La mise en place de conditions pour eux aujourd’hui sous la forme de plans climatiques sert de dispositif de gestion des risques et de modèle pour une politique économique climatique exemplaire. Les entreprises doivent présenter une trajectoire de réduction ajustée à la dimension de la crise, pour réduire leurs émissions directes de gaz à effet de serre. Il faut aussi un concept pour décarboniser les émissions indirectes causées par leur chaîne d’approvisionnement et leurs produits.

La faisabilité est avérée

Les grandes entreprises ont accès à des outils globalement reconnus pour l’élaboration de plans de décarbonisation fondés sur la science dans le cadre de leurs modèles d’entreprise. La Confédération dispose de bases de décision standardisées pour déterminer l’importance climatique des activités économiques. Des instruments de contrôle reconnus sont disponibles pour suivre l’efficacité des plans climatiques des entreprises.

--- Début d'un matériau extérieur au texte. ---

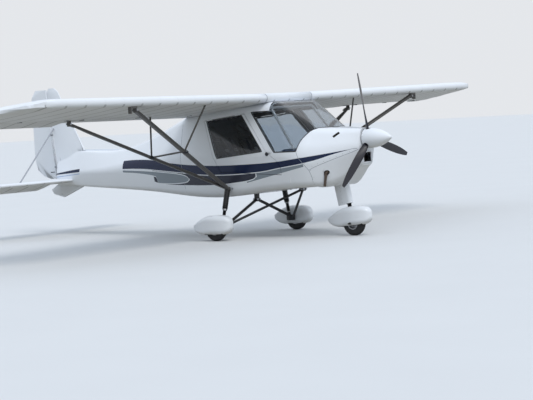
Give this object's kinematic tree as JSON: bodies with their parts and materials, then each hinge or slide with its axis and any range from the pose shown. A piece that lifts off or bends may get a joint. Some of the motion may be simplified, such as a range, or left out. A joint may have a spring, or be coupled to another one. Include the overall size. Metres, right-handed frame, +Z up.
{
  "type": "high-wing three-axis microlight aeroplane",
  "caption": "Strut-braced high-wing microlight aeroplane on a fixed nose-wheel gear with wheel spats, top-hinged cabin doors and a tractor propeller.",
  "frame": {"origin": "on the ground, at the middle of the length and of the span", "axes": "+X towards the nose, +Y to port, +Z up"},
  "size_m": [6.324, 9.8894, 2.106],
  "materials": {
    "hull": "gloss",
    "covering": "satin",
    "window": "clear",
    "strut": "painted",
    "bulkhead": "satin",
    "panel": "matt",
    "seat": "woven",
    "engine": "cast",
    "steel": "satin black",
    "blade": "satin black",
    "tyre": "rubber",
    "rim": "satin"
  },
  "bodies": {
    "airframe": {"cabin_tub": "hull", "cabin_roof": "hull", "rear_fuselage": "hull", "cowl_upper": "hull", "cowl_lower": "hull", "firewall": "bulkhead", "rear_bulkhead": "bulkhead", "windscreen": "window", "instrument_panel": "panel", "seat_port": "seat", "seat_starboard": "seat", "control_stick": "panel", "engine_block": "engine", "exhaust_pipe": "steel", "centre_section": "covering", "wing_port": "covering", "wing_starboard": "covering", "front_strut_port": "strut", "front_strut_starboard": "strut", "rear_strut_port": "strut", "rear_strut_starboard": "strut", "jury_struts_port": "strut", "jury_struts_starboard": "strut", "fin": "covering", "tailplane": "covering", "tail_strut_port": "strut", "tail_strut_starboard": "strut", "ventral_fin": "covering", "main_leg_port": "steel", "main_leg_starboard": "steel", "gear_bracket": "steel", "shock_port": "steel", "shock_starboard": "steel", "main_spat_port": "hull", "main_spat_starboard": "hull", "nose_leg": "steel", "nose_leg_fairing": "hull"},
    "propeller": {"propeller": "blade", "spinner": "hull"},
    "nose_fork": {"nose_fork": "steel", "nose_spat": "hull"},
    "nose_wheel": {"tyre_nose": "tyre", "rim_nose": "rim"},
    "wheel_port": {"tyre_main_port": "tyre", "rim_main_port": "rim"},
    "wheel_starboard": {"tyre_main_starboard": "tyre", "rim_main_starboard": "rim"},
    "door_port": {"door_port": "hull", "door_glass_port": "window"},
    "door_starboard": {"door_starboard": "hull", "door_glass_starboard": "window"},
    "aileron_port": {"aileron_port": "covering"},
    "aileron_starboard": {"aileron_starboard": "covering"},
    "flap_port": {"flap_port": "covering"},
    "flap_starboard": {"flap_starboard": "covering"},
    "elevator": {"elevator": "covering"},
    "rudder": {"rudder": "covering"}
  },
  "joints": [
    {"name": "propeller_spin", "type": "hinge", "parent": "airframe", "child": "propeller", "pos_m": [2.836, 0, 1.2], "axis": [1, 0, 0], "continuous": true},
    {"name": "nose_steer", "type": "hinge", "parent": "airframe", "child": "nose_fork", "pos_m": [2.42, 0, 0.626], "axis": [-0.2007, 0, 0.9796], "range_deg": [-20, 20]},
    {"name": "nose_wheel_spin", "type": "hinge", "parent": "nose_fork", "child": "nose_wheel", "pos_m": [2.531, 0, 0.155], "axis": [0, 1, 0], "continuous": true},
    {"name": "wheel_port_spin", "type": "hinge", "parent": "airframe", "child": "wheel_port", "pos_m": [0.966, 0.818, 0.155], "axis": [0, 1, 0], "continuous": true},
    {"name": "wheel_starboard_spin", "type": "hinge", "parent": "airframe", "child": "wheel_starboard", "pos_m": [0.966, -0.818, 0.155], "axis": [0, 1, 0], "continuous": true},
    {"name": "door_port_hinge", "type": "hinge", "parent": "airframe", "child": "door_port", "pos_m": [0.58, 0.499, 1.519], "axis": [0.9953, 0.0229, 0.0945], "range_deg": [0, 75]},
    {"name": "door_starboard_hinge", "type": "hinge", "parent": "airframe", "child": "door_starboard", "pos_m": [0.58, -0.499, 1.519], "axis": [-0.9953, 0.0229, -0.0945], "range_deg": [0, 75]},
    {"name": "aileron_port_hinge", "type": "hinge", "parent": "airframe", "child": "aileron_port", "pos_m": [0.47285, 2.80971, 1.65407], "axis": [0, 0.9999, 0.0115], "range_deg": [-28, 12]},
    {"name": "aileron_starboard_hinge", "type": "hinge", "parent": "airframe", "child": "aileron_starboard", "pos_m": [0.47285, -2.80971, 1.65407], "axis": [0, 0.9999, -0.0115], "range_deg": [-12, 28]},
    {"name": "flap_port_hinge", "type": "hinge", "parent": "airframe", "child": "flap_port", "pos_m": [0.47285, 0.61985, 1.62885], "axis": [0, -0.9999, -0.0115], "range_deg": [0, 40]},
    {"name": "flap_starboard_hinge", "type": "hinge", "parent": "airframe", "child": "flap_starboard", "pos_m": [0.47285, -0.61985, 1.62885], "axis": [0, -0.9999, 0.0115], "range_deg": [0, 40]},
    {"name": "elevator_hinge", "type": "hinge", "parent": "airframe", "child": "elevator", "pos_m": [-2.714, 0, 0.76319], "axis": [0, 1, 0], "range_deg": [-2, 43]},
    {"name": "rudder_hinge", "type": "hinge", "parent": "airframe", "child": "rudder", "pos_m": [-2.738, 0, 0.83], "axis": [-0.1052, 0, 0.9945], "range_deg": [-25, 25]}
  ],
  "couplings": [
    {"joint": "aileron_starboard_hinge", "follows": "aileron_port_hinge", "ratio": -1},
    {"joint": "flap_starboard_hinge", "follows": "flap_port_hinge", "ratio": 1}
  ]
}
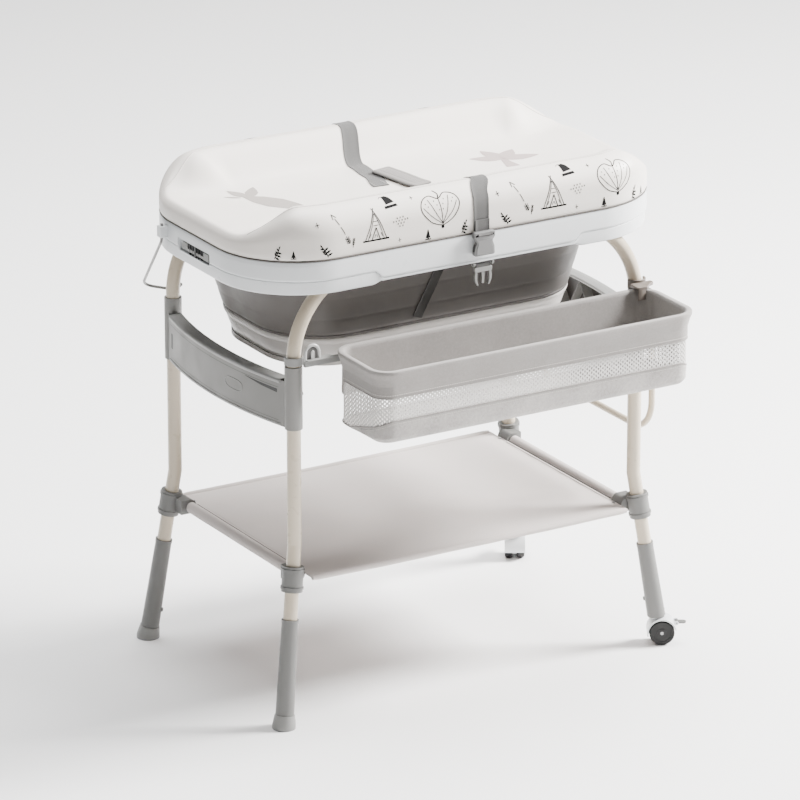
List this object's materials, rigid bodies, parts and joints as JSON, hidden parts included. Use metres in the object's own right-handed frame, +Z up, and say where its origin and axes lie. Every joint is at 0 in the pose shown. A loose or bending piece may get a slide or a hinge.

Les plans climatiques comprennent :

  • l’engagement en faveur des objectifs de l’Accord de Paris sur le climat et d’un réchauffement climatique maximal de 1,5 °C d’ici 2050,
  • la collecte, la mesure et la divulgation des propres émissions de CO2 et d’autres gaz à effet de serre, y compris les émissions des chaînes de valeur et de consommation en amont et en aval causées par son modèle commercial,
  • la définition de trajectoires concrètes de décarbonisation, y compris la définition d’objectifs intermédiaires,
  • l’obligation pour la direction des entreprises d’atteindre ces objectifs,
  • un système de gestion avec une répartition des responsabilités climatiques au sein des entreprises et un contrôle interne,
  • des ajustements du modèle d’entreprise nécessaires pour atteindre ces objectifs, y compris la gestion des partenariats commerciaux
  • le suivi et les rapports périodiques au secteur public financier et au grand public sur la réalisation des objectifs intermédiaires,
  • l’ajustement des objectifs intermédiaires afin d’atteindre les objectifs climatiques finaux.

 

Informations sur les normes des plans climatiques et leur faisabilité

Le secteur public financier et les entreprises bénéficiaires ont actuellement accès aux instruments suivants, mis en place à l’initiative de l’UE et des Nations unies :

1. La régulation de classification (“taxonomie”) de l’UE

Les autorités publiques devraient utiliser cette régulation, qui entrera bientôt en vigueur, comme base pour décider quelles entreprises doivent être exemptées de l’élaboration de plans climatiques. Les travaux relatifs à l’ordonnance sur la taxonomie visent, dans un premier temps, à déterminer quelles activités économiques peuvent être considérées comme vertes. Dans une phase ultérieure, elle classera toutes les activités économiques en vert, moyen et brun. La Confédération et éventuellement les cantons disposeront bientôt de critères clairs pour déterminer quelles entreprises doivent être tenues de présenter des plans climatiques.

La taxonomie UE en détail

Activités économiques durables : l’UE parvient à un accord politique sur un système de classification unifié (Conseil de l’UE, 18.12.2019)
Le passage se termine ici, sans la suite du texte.